I do not want to sound too harsh here. In fact, Hardt and Negri pay considerably more attention to economic expropriation and exploitation than most other contemporary theorists do. (It is important to note that they do focus on these processes, whereas other radical thinkers — Alain Badiou is the most notable example — programatically bracket and ignore them). But I still think that there is a certain imbalance that comes from their overvaluation of what they call biopolitics.

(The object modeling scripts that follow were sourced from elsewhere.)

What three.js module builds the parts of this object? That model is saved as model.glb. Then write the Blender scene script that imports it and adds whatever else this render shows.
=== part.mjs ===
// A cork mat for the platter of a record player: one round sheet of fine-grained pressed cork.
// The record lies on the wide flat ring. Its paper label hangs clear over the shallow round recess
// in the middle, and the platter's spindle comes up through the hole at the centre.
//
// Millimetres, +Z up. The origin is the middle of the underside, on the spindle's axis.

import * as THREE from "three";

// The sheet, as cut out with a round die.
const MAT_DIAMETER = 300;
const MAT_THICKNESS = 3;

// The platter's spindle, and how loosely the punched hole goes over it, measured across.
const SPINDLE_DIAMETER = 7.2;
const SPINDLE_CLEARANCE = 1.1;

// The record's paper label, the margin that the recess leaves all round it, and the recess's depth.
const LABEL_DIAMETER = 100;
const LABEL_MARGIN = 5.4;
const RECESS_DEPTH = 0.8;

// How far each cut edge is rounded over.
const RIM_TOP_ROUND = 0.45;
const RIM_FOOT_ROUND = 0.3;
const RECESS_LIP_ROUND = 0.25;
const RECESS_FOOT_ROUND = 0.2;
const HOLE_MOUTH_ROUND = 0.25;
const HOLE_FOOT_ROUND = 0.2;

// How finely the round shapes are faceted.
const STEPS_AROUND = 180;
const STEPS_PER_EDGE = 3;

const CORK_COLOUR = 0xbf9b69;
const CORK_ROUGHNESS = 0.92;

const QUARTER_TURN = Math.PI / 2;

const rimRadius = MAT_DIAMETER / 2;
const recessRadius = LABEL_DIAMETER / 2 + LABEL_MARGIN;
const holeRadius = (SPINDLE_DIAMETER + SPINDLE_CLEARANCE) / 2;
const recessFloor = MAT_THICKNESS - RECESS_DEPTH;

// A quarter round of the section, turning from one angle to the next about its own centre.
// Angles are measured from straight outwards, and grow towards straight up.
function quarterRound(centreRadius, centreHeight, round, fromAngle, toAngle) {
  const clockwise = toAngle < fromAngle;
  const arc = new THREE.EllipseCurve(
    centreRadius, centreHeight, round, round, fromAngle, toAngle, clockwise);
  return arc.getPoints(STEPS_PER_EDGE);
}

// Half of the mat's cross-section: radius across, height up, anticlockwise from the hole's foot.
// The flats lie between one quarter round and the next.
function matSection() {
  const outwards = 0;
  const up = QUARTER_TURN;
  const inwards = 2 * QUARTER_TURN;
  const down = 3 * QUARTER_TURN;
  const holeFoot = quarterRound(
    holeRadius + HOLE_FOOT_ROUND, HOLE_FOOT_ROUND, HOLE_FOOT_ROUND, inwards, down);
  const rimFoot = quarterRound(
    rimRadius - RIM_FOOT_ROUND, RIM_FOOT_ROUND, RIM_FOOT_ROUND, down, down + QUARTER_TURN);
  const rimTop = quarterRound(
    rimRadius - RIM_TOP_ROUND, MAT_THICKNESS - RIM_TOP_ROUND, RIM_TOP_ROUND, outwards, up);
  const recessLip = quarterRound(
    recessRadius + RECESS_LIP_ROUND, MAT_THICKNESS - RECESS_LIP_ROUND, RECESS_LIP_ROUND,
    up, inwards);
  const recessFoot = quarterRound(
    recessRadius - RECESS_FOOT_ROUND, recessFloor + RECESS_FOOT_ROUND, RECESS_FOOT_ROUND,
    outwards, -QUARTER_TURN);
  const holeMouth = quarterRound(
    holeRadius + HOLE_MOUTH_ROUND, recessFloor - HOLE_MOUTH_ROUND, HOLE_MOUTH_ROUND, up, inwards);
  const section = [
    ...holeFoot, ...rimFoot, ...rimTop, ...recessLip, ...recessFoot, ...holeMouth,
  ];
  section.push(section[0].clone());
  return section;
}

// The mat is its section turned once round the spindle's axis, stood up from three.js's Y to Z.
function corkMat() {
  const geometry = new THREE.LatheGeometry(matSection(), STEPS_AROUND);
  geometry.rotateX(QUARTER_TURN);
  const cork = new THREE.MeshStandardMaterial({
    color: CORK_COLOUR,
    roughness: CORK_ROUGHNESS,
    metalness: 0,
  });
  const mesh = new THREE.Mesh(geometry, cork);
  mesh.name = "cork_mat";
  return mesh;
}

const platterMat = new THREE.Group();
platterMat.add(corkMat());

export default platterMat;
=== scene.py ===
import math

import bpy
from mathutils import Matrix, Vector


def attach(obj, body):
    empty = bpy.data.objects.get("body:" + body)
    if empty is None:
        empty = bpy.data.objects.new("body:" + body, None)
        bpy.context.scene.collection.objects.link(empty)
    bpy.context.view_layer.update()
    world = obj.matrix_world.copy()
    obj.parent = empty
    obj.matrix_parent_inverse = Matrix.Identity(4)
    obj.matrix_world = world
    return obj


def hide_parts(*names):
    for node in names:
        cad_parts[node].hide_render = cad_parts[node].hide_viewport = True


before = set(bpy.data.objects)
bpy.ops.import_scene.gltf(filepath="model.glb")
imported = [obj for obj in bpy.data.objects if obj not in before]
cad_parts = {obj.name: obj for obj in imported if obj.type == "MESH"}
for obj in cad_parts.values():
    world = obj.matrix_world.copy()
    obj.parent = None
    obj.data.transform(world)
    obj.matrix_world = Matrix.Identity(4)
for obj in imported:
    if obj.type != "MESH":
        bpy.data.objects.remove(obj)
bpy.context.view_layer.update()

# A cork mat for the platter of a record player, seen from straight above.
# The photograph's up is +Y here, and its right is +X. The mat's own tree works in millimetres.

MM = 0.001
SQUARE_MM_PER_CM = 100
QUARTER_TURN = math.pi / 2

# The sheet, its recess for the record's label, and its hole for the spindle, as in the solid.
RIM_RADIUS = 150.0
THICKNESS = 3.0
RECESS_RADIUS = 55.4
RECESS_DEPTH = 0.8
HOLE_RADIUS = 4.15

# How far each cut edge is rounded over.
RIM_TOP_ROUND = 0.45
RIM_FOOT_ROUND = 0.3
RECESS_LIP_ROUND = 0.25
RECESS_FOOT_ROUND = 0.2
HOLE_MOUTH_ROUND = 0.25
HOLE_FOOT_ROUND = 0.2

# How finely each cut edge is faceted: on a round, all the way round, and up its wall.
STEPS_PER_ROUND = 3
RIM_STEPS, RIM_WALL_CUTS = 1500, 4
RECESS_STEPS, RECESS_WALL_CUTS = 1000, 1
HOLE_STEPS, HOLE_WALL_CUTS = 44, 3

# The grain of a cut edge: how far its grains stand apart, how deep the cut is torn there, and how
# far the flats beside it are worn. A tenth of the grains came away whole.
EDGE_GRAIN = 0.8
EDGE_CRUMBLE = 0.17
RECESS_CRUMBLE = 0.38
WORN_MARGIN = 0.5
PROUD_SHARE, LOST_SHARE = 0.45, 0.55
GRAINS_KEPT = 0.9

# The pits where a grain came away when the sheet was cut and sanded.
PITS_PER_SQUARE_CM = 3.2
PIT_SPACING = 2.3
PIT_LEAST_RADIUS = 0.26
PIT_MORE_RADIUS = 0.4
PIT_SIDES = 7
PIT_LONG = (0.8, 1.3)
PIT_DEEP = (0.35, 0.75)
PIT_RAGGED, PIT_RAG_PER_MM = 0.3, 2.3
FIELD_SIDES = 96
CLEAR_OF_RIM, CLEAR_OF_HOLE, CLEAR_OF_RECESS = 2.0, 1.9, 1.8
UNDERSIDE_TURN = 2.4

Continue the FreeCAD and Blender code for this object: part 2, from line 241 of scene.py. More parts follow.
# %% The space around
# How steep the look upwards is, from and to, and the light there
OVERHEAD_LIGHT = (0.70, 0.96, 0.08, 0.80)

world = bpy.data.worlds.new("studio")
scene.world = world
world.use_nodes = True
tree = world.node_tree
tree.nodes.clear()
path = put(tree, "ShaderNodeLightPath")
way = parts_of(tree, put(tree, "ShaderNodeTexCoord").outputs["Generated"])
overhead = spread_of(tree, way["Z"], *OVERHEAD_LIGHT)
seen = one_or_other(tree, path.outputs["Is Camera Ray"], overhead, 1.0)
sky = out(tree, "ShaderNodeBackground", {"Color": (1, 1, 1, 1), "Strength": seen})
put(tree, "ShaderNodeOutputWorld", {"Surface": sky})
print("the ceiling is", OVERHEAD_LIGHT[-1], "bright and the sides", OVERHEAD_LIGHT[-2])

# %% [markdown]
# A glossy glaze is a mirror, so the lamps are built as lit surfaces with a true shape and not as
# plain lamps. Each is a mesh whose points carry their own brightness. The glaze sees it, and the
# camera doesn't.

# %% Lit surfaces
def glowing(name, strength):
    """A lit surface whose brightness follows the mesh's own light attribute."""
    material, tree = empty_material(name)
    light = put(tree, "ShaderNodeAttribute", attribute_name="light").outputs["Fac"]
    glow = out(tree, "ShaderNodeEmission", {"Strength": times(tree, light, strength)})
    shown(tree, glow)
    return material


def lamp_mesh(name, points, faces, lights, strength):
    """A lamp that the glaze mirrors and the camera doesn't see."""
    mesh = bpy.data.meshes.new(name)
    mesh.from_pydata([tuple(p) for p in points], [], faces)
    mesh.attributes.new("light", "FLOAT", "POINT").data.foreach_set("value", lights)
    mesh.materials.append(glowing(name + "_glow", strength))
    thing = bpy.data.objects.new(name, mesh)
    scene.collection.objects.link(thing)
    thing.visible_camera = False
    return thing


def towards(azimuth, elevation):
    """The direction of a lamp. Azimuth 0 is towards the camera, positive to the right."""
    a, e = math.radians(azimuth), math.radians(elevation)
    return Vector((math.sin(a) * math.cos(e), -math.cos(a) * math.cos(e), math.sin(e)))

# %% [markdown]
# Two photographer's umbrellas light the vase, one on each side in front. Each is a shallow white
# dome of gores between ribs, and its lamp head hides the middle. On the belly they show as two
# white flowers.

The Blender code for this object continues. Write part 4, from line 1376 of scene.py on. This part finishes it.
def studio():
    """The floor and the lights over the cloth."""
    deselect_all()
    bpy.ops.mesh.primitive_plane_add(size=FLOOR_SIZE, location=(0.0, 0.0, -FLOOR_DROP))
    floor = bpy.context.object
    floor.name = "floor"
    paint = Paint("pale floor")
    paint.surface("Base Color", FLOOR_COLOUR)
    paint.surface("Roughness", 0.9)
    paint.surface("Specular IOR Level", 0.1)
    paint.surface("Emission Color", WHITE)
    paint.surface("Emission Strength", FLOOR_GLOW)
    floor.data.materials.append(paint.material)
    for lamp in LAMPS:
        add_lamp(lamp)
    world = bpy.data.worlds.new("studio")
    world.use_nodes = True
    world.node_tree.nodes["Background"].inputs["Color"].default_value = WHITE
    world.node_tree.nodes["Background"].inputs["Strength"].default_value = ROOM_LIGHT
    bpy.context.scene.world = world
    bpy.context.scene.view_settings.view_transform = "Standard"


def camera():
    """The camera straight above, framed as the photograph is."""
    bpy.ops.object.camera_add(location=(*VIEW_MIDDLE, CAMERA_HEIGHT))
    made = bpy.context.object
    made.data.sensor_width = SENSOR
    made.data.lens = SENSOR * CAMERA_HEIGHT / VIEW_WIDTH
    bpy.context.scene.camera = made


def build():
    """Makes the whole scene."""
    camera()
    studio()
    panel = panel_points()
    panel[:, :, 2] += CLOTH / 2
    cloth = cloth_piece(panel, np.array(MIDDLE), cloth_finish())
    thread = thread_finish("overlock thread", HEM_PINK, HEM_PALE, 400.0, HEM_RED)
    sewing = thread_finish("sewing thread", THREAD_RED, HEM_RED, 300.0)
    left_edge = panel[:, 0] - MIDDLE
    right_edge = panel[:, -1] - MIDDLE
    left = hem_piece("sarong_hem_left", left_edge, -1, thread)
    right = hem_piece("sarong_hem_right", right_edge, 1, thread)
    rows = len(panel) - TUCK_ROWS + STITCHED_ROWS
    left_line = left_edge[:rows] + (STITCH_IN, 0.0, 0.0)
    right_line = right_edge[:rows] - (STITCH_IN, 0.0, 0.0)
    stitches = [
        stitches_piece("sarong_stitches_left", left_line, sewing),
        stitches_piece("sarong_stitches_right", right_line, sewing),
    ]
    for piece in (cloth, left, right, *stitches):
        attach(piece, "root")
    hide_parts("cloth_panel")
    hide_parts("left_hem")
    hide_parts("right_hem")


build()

Also, I’m aware that what has today come to be called “neo-vitalism,” in various configurations, is concerned precisely to emphasize force and affect, rather than essence, in its understanding of how the world works. Evidently, I am largely in accord with this impulse. But I still think that it is dangerously confusing to hypostasize “life” per se in any way. The nineteenth century vitalists wrongly claimed that there was some sort of basic distinction between life and nonlife. They imagined some special process that drove living things, in contrast to the merely mechanistic forces that were supposedly all there was to the inanimate world. Today, this dualism is inadmissible. We should rather say, following Whitehead — and also Latour, Bennett, and the speculative realist philosopher Iain Hamilton Grant — that all materiality, or all of existence, nonliving as well as living, is intrinsically active and agential. It might be better to say, not that everything is alive, but that everything thinks in one way or another. This is the thesis, not of vitalism, but of panpsychism.